Another change brought by this decision is the market share estimate method. Traditionally, market shares were based on a comparison of the retail floorspace dedicated to sell the products concerned in each competitor’s store. However, the FCA noted – that in relation to the specific market for the retail of brown and grey products – such method is no longer viable. It leads to underestimating the parties’ market power because Fnac and Darty generate higher turnover than their competitors on equivalent surface areas. Above all, as a result of the inclusion of both in-store and online retail channels to the market definition, using the floorspace method to calculate market shares is not suitable.

One of the difficulties the FCA faced was the lack of public data necessary to reconstruct online sale shares for each catchment area. The FCA concluded that online sales pressure is homogeneous on the French territory as a result of the general coverage of internet and 3G in France, which facilitates consumers access to online sales from anywhere. Moreover, it appears that the FCA was unable to obtain relevant data in relation to the geographical distribution of online sales, from the main pure players. Amazon, for example, declared that they do not monitor geographical distribution as such data is irrelevant to their business activity. This seems quite surprising given that consumers have the products delivered to the address they indicated and also the widespread use of “big data” in marketing, logistics and business strategies.

The FCA estimated the local market shares, with online sales included, by taking into account the local in-store market shares (when relevant), the national market shares of the parties on the online channel and the national penetration rate of online sales. In the analysis of each catchment area, the competitive pressure exerted by competitors was reported using a weighted score system, in particular, based on the diversity of choice within the catchment area and the geographical proximity of the competitors.

The results of the competition analysis

Concerning the competition effects of the transaction, the FCA assessed the potential unilateral and conglomerate effects. The FCA concludes that competition issues exist in Paris and in the south-western region of Paris where the post-merger alternatives will not be sufficient. In the end, Fnac had to commit to divest, within a period of eleven months from September 2016, 5 Darty stores and 1 Fnac store to obtain merger approval. The stores must be sold to one or more retailer(s) already well-established in the same economic sector of activity, with the ability to exert competitive pressure. This process will be subject to the control of an independent trustee.

A brief assessment of efficiency gains

The Fnac/Darty merger creates a giant in the retail distribution of certain electronic domestic products. Yet, the decision only provides for a brief assessment of the potential efficiency gains, probably due to the lack of sufficient verifiable and quantifiable evidence. It would have been interesting to have further developments concerning the synergies that will likely result from the transaction, for example in terms of logistics or after-sales services, which are key in the concerned markets.

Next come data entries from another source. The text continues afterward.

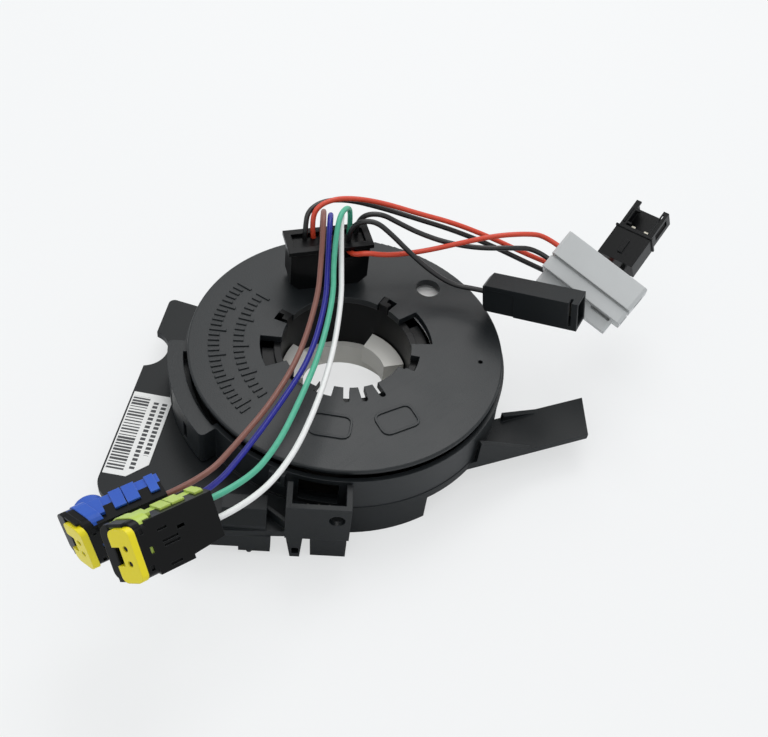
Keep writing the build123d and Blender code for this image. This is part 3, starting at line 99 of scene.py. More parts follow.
# %% Routes of the leads, in millimetres
LEAD_D = 1.7
LEAD_ROUTES = {
    "brown": [
        (-1.7, 33, 46), (-1.7, 33, 56), (-2.6, 29.2, 60.6), (-4, 23.5, 62),
        (-5.2, 18.8, 58), (-6.8, 13, 52.3), (-9.5, 4, 48.3), (-18.4, -14, 44),
        (-30, -29.5, 42.5), (-42.5, -43.5, 44.3), (-52.7, -55.3, 47.3), (-64, -58.2, 46.2),
    ],
    "blue": [
        (1, 33, 46), (1, 33, 54), (-0.2, 29.5, 58.7), (-1.9, 24, 60),
        (-3, 19.3, 56), (-4.4, 13.5, 50.3), (-6.8, 4, 45.8), (-15.4, -14.2, 42),
        (-26.4, -27.5, 40.3), (-39, -42, 39.8), (-51.8, -56.5, 42), (-63.1, -59.4, 40.9),
    ],
    "green": [
        (7.5, 33, 46), (7.5, 33, 55.5), (5, 29.5, 60.8), (1.2, 24, 62.6),
        (-1, 18.8, 58.2), (-2.8, 12.8, 52.4), (-4.8, 3.2, 48), (-12.8, -15.1, 44.8),
        (-22.5, -32, 44.8), (-32.5, -49, 47.6), (-43.1, -61.5, 51.2), (-53.9, -65.8, 52.2),
    ],
    "white": [
        (4.4, 33, 46), (4.4, 33, 53), (3.6, 29.8, 57.8), (2, 24.5, 59.8),
        (1, 19.5, 56), (0, 13.5, 50.3), (-2, 3.8, 46), (-8.8, -14.9, 42.7),
        (-17.8, -33, 42.3), (-29, -51.5, 44.2), (-42, -65, 47.1), (-52.8, -69.3, 48.1),
    ],
    "red_long": [
        (-4.4, 33, 46), (-5, 33.4, 50.8), (-3.6, 36.3, 55.4), (2.2, 38.6, 56.6),
        (10, 39.4, 55.6), (20, 38.2, 53.3), (31.5, 34.5, 50.4), (43, 31.4, 47.6),
        (55.1, 27.1, 43.5), (65.6, 22.4, 39.6), (78, 17.2, 35.5), (92.3, 13.1, 32),
        (97.8, 17.3, 35.3),
    ],
    "black_long": [
        (-7.2, 33, 46), (-7.2, 33.4, 50.6), (-5.6, 37.4, 54), (0.6, 40.8, 54.6),
        (9.2, 41.8, 53), (20, 40, 49.8), (31, 36, 47.2), (43, 31.8, 44.3),
        (55.6, 26.6, 40.4), (67, 20.4, 36.6), (80, 12.4, 33.2), (95, 9, 32.6),
        (100.5, 13.2, 35.9),
    ],
    "red_short": [
        (6, 28.1, 44), (6.2, 23.9, 45.2), (10.4, 21.4, 47.8), (16, 22, 45.6),
        (23.5, 23.4, 43.6), (33, 23.2, 44.4), (42.8, 21, 48.2), (53, 19, 51.6),
        (63.4, 18, 51.9), (71.1, 19.6, 48.6), (75.1, 14.3, 47.4),
    ],
    "black_short": [
        (9.8, 33, 46), (9.8, 33, 50.6), (12.4, 32.4, 54.4), (17.6, 31.4, 54.6),
        (23, 30, 51.4), (30, 27.6, 48), (38.5, 24.2, 45.8), (48.5, 20.4, 45.4),
        (59, 17.6, 46.6), (67.9, 18.1, 44.7), (71.9, 12.9, 43.4),
    ],
    "black_single": [
        (6.4, 29.2, 46), (6.4, 29.2, 50.6), (9.2, 28.8, 54.9), (14.4, 27.3, 55.4),
        (19, 24.4, 52), (24.8, 20.4, 46.6), (31.5, 16.2, 41.2), (38.5, 12.9, 37.3),
        (45.2, 9.1, 38.1), (48.3, 6.4, 39),
    ],
}
print("leads:", len(LEAD_ROUTES))

# %% [markdown]
# Each route belongs to a colour and ends in a plug, and its length is the real one from
# the block to the plug. A lead could be swept as a mesh, but a curve with a round section
# stays light and easy to bend. Its order is set after the points are added, because set
# before, it would fall back to straight runs. The lead's radius is given at the points,
# with a bevel depth of 1 to multiply it, because Blender measures a curve's box from the
# radius of its points alone.

# %% Leads
LEADS = {
    # name: (length in mm, finish, plug at its far end)
    "brown": (131.7, "brown_sleeve", "blue_plug"),
    "blue": (132.2, "blue_sleeve", "blue_plug"),
    "green": (136.0, "green_sleeve", "green_plug"),
    "white": (135.7, "white_sleeve", "green_plug"),
    "red_long": (120.7, "red_sleeve", "remote_plug"),
    "black_long": (127.3, "black_sleeve", "remote_plug"),
    "red_short": (79.3, "red_sleeve", "grey_plug"),
    "black_short": (74.9, "black_sleeve", "grey_plug"),
    "black_single": (59.9, "black_sleeve", "horn_plug"),
}


def lay_lead(name, route):
    """One lead as a single open NURBS spline with a round section."""
    curve = bpy.data.curves.new("sleeve_" + name, "CURVE")
    curve.dimensions = "3D"
    spline = curve.splines.new("NURBS")
    spline.points.add(len(route) - 1)
    for point, place in zip(spline.points, route):
        point.co = (*mm(*place), 1.0)
        point.radius = LEAD_D / 2 * MM
    spline.order_u = 3
    spline.use_endpoint_u = True
    spline.resolution_u = 16
    curve.bevel_depth = 1.0
    curve.bevel_resolution = 5
    curve.use_fill_caps = True
    lead = bpy.data.objects.new("sleeve_" + name, curve)
    bpy.context.scene.collection.objects.link(lead)
    return lead


lead_curves = {}
for name, route in LEAD_ROUTES.items():
    lead = lay_lead(name, route)
    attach(lead, "rotor")
    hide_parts("lead_" + name)
    lead_curves[name] = lead
print("sleeves:", ", ".join(lead_curves))

# %% [markdown]
# Every finish below is a small tree of nodes. Blender wants colours as linear light, and
# people write them as sRGB hex values, so one function turns the second into the first.
# One more adds a node with its settings and its links, which keeps each tree to a few
# lines that read from the pattern to the shader.

# %% Node helpers
def linear(hex_code):
    """An sRGB hex colour as the linear colour that Blender's sockets take."""
    channels = [int(hex_code[i:i + 2], 16) / 255 for i in (1, 3, 5)]
    # The two branches are the sRGB standard's own curve.
    lights = [c / 12.92 if c <= 0.04045 else ((c + 0.055) / 1.055) ** 2.4 for c in channels]
    return (*lights, 1.0)


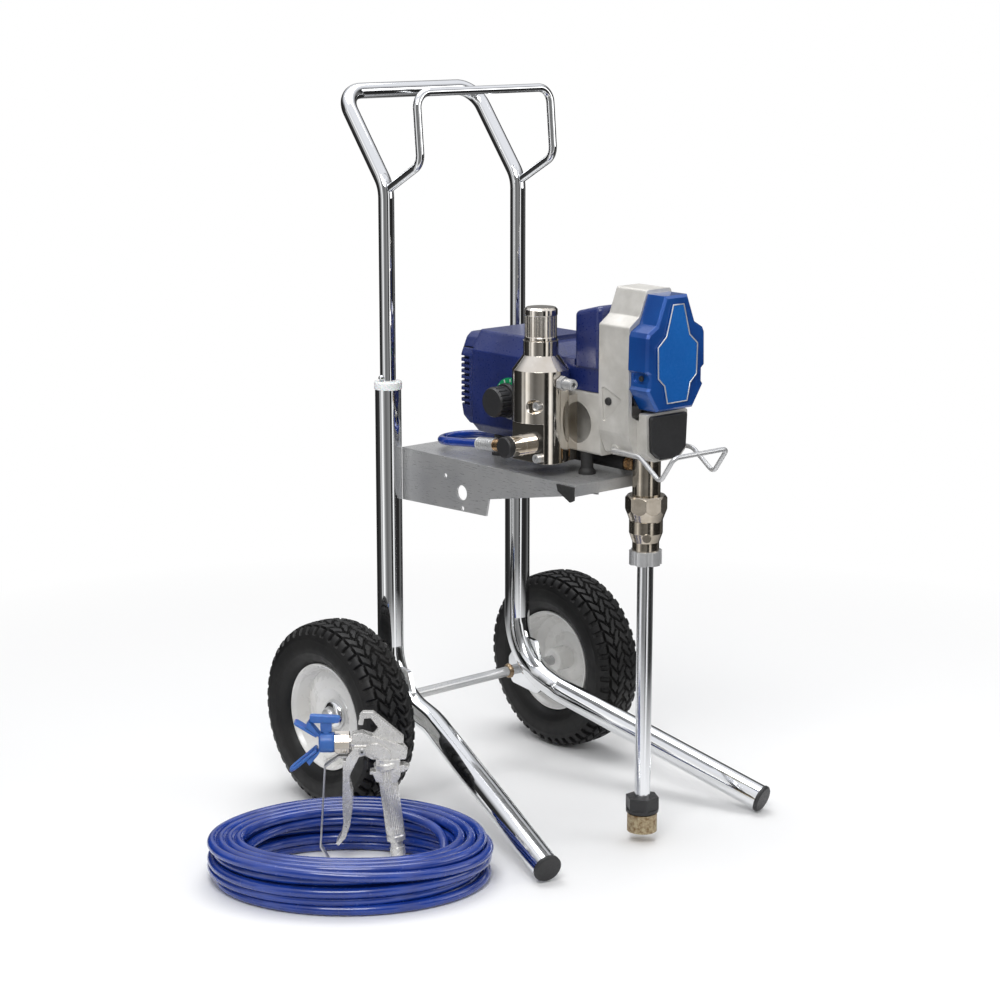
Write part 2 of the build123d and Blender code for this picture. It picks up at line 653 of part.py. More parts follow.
# ---------------------------------------------------------------- hose coil
long_dir = Vector(1, 0, 0).rotate(Axis.Z, coil_heading)
coil_plane = Plane(origin=(*coil_centre, 0), x_dir=long_dir, z_dir=Z)
with BuildPart() as hose_coil:
    with BuildSketch(coil_plane):
        Ellipse(coil_half_long, coil_half_short)
        Ellipse(coil_half_long - coil_band, coil_half_short - coil_band, mode=Mode.SUBTRACT)
    extrude(amount=coil_height)
    chamfer(hose_coil.edges().group_by(Axis.Z)[-1], 12)
    chamfer(hose_coil.edges().group_by(Axis.Z)[0], 3)
nodes["hose_coil"] = hose_coil.part

coupling_rings = [(6.9, 0), (6.9, 22), (8.2, 23), (8.2, 40), (6.6, 41), (6.6, 46)]
coupling_spots = [(-30.0, coil_half_short + 12.0, 176.0), (22.0, -60.0, 174.0)]
with BuildPart() as hose_couplings:
    for along, across, turn in coupling_spots:
        foot = coil_plane.from_local_coords(Vector(along, across, 8.3))
        heading = long_dir.rotate(Axis.Z, turn)
        add(lathe(foot, heading, coupling_rings))
        add(prism(foot, heading, 6, 9.4, 24, 38))
nodes["hose_couplings"] = hose_couplings.part

# ---------------------------------------------------------------- spray gun, in its own frame
# local axes: +X towards the spray tip, +Z up, feet on Z = 0
gun_nodes = {}
barrel_z = 158.0
side_view = Plane(origin=(0, 0, 0), x_dir=X, z_dir=(0, -1, 0))
with BuildPart() as gun_body:
    body_outline = [
        (5, 146), (5, 170), (-8, 172), (-20, 168), (-58, 156), (-64, 148), (-62, 138), (-20, 138), (-6, 146),
    ]
    add(slab(side_view.offset(-8), body_outline, 16, 2))
    add(drum((0, 0, barrel_z), X, 8.5, -16, 6))
    hook_outline = [
        (-3, 182), (-5, 194), (-9, 198), (-22, 198), (-59, 166), (-59, 158), (-18, 158),
        (-20, 167), (-28.7, 177.5), (-19, 190.5), (-10.5, 190), (-9, 181.5),
    ]
    add(slab(side_view.offset(-5), hook_outline, 10, 1))
    add(drum((0, 0, barrel_z), X, 6, 5, 14))
    add(drum((-8, 0, 149.5), Y, 2.06, -20, 20), mode=Mode.SUBTRACT)
gun_nodes["gun_body"] = gun_body.part

with BuildPart() as gun_handle:
    handle_down = Vector(-0.12, 0, -1).normalized()
    handle_profile = [(12, -4), (12, 5), (15, 6), (15, 12), (11, 15), (11, 100), (12, 102), (12, 108)]
    add(lathe((-36, 0, 137.7), handle_down, handle_profile))
    add(block((-40, -7, 118), (-17, 7, 122)))
    housing_outline = [(-25, 140), (-25, 122), (-20, 122), (-25, 109), (-50, 107), (-55, 116), (-54, 140)]
    add(slab(side_view.offset(-10), housing_outline, 20, 1.5))
    tang_outline = [(-46, 119), (-46, 128), (-60, 130.5), (-67, 127), (-59, 121.5)]
    add(slab(side_view.offset(-8), tang_outline, 16, 1.5))
    add(block((-80, -30, 138), (10, 30, 170)), mode=Mode.SUBTRACT)
    swivel_foot = Vector(-36, 0, 137.7) + handle_down * 108
    add(lathe(swivel_foot, handle_down, [(8, -1), (8, 8), (9.5, 9), (9.5, 26)]))
gun_nodes["gun_handle"] = gun_handle.part

with BuildPart() as gun_trigger:
    cheek_outline = [(8, 118), (12, 118), (12, 140), (2, 154), (-14, 154), (-14, 145), (-4, 142)]
    blade_outline = [
        (8, 137), (8, 106), (5, 94), (5, 74), (8, 54), (14, 36), (23, 26), (26, 29), (19, 40), (16.5, 56),
        (17.5, 80), (16.5, 112), (16, 137),
    ]
    for low_y in (-11.6, 8.6):
        add(slab(side_view.offset(-low_y - 3), cheek_outline, 3, 1))
    add(slab(side_view.offset(-11.6), blade_outline, 23.2))
    add(drum((-8, 0, 149.5), Y, 2, -12.6, 12.6))
gun_nodes["gun_trigger"] = gun_trigger.part

with BuildPart() as trigger_lock:
    add(block((-14, -4, 123), (-9, 4, 137.5)))
    add(drum((-11.5, 0, 135), Y, 1.6, -6, 6))
gun_nodes["trigger_lock"] = trigger_lock.part

with BuildPart() as gun_guard:
    guard_path = [(10.5, 141), (22, 141), (40, 128), (47, 22), (36, 1.6), (-40, 1.6)]
    inner = [(10.5, 139), (21.2, 139), (38, 126.8), (45, 22.6), (34.8, 3.6), (-40, 3.6)]
    add(slab(side_view.offset(-6), guard_path + list(reversed(inner)), 12))
gun_nodes["gun_guard"] = gun_guard.part

with BuildPart() as retaining_nut:
    add(prism((0, 0, barrel_z), X, 10, 14.5, 8, 26, bore=6))
gun_nodes["retaining_nut"] = retaining_nut.part

with BuildPart() as tip_guard:
    add(lathe((0, 0, barrel_z), X, [(12, 26.3), (13, 30), (13, 44), (10, 46)], bore=6.5))
    for direction in (-1, 1):
        wing = [
            (43, barrel_z + direction * 7), (62, barrel_z + direction * 22),
            (58, barrel_z + direction * 28), (46, barrel_z + direction * 13),
        ]
        add(slab(side_view.offset(-9), wing, 18))
    add(drum((37, 0, barrel_z), Z, 5.1, -14, 30), mode=Mode.SUBTRACT)
gun_nodes["tip_guard"] = tip_guard.part

with BuildPart() as spray_tip:
    add(drum((37, 0, barrel_z), Z, 5.0, -12, 14.2))
    add(block((30, -3, barrel_z + 14.2), (44, 3, barrel_z + 27)))
    add(drum((37, 0, barrel_z), X, 1.2, -6, 6), mode=Mode.SUBTRACT)
gun_nodes["spray_tip"] = spray_tip.part

gun_place = Location((*gun_foot, 0), (0, 0, gun_heading))
for name, solid in gun_nodes.items():
    nodes[name] = solid.moved(gun_place)

# ---------------------------------------------------------------- common origin and export
hose_nodes = ("hose_coil", "hose_couplings")
boxes = [solid.bounding_box() for name, solid in nodes.items() if name not in hose_nodes]
low_x = min(box.min.X for box in boxes)
high_x = max(box.max.X for box in boxes)
low_y = min(box.min.Y for box in boxes)
high_y = max(box.max.Y for box in boxes)
footprint = Location((-(low_x + high_x) / 2, -(low_y + high_y) / 2, 0))
for name, solid in nodes.items():
    placed = solid.moved(footprint)
    placed.label = name
    export_step(placed, "parts/" + name + ".step")
print("nodes", len(nodes), "origin at", round((low_x + high_x) / 2, 3), round((low_y + high_y) / 2, 3))
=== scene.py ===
"""Looks of the airless paint sprayer on its high cart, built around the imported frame.

Metres, +Z up. Measures of pieces are written in millimetres about the cart's own centre
(the middle plane and the uprights), and place() turns them into the frame's metres.
"""
import json
import math

import bmesh
import bpy
import numpy as np
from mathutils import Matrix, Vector


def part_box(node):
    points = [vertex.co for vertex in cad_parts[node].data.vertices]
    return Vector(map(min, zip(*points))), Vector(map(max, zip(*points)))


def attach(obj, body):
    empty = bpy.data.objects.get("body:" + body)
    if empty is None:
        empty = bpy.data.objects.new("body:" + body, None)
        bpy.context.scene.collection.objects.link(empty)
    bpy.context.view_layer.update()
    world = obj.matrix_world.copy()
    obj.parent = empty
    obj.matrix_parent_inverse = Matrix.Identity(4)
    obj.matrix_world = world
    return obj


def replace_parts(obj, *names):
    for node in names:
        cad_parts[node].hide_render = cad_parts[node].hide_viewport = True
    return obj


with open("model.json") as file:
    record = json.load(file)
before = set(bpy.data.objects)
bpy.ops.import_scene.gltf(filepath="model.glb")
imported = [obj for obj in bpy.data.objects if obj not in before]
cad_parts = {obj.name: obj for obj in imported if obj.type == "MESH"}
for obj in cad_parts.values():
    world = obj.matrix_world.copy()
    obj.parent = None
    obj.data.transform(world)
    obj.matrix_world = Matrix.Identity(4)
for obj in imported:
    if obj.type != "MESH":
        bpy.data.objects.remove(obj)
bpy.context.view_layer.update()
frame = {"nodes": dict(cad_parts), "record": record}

scene = bpy.context.scene
nodes = frame["nodes"]

MM = 0.001
axle_low, axle_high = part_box("axle_bar")
AXLE_SETBACK = -2.0
CART = Vector(((axle_low.x + axle_high.x) / 2, (axle_low.y + axle_high.y) / 2 - AXLE_SETBACK * MM, 0))


def place(x, y, z):
    """A point of the cart, in millimetres about its own centre, as metres in the frame."""
    return CART + Vector((x, y, z)) * MM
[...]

By looking at the physical and online distribution channels as one, the FCA has shown its ability to innovate and adapt to emerging consumption habits and marketing strategies. This precedent changes the market analysis, immediately reducing the in-store market shares of retailers. It also brings a diverse range of new issues, such as the geographic definition of the market, the difficulty to reconstruct data, the intensity of the competitive pressure of the online sales, and the market shares calculation methodology. Yet, an in-depth competition assessment of the concrete impact of online sales on each catchment area would have been welcome and useful to fully measure the implications of a single market definition. As the percentage of online sales is predicted to keep increasing, a more detailed analysis will probably be developed for future decisions.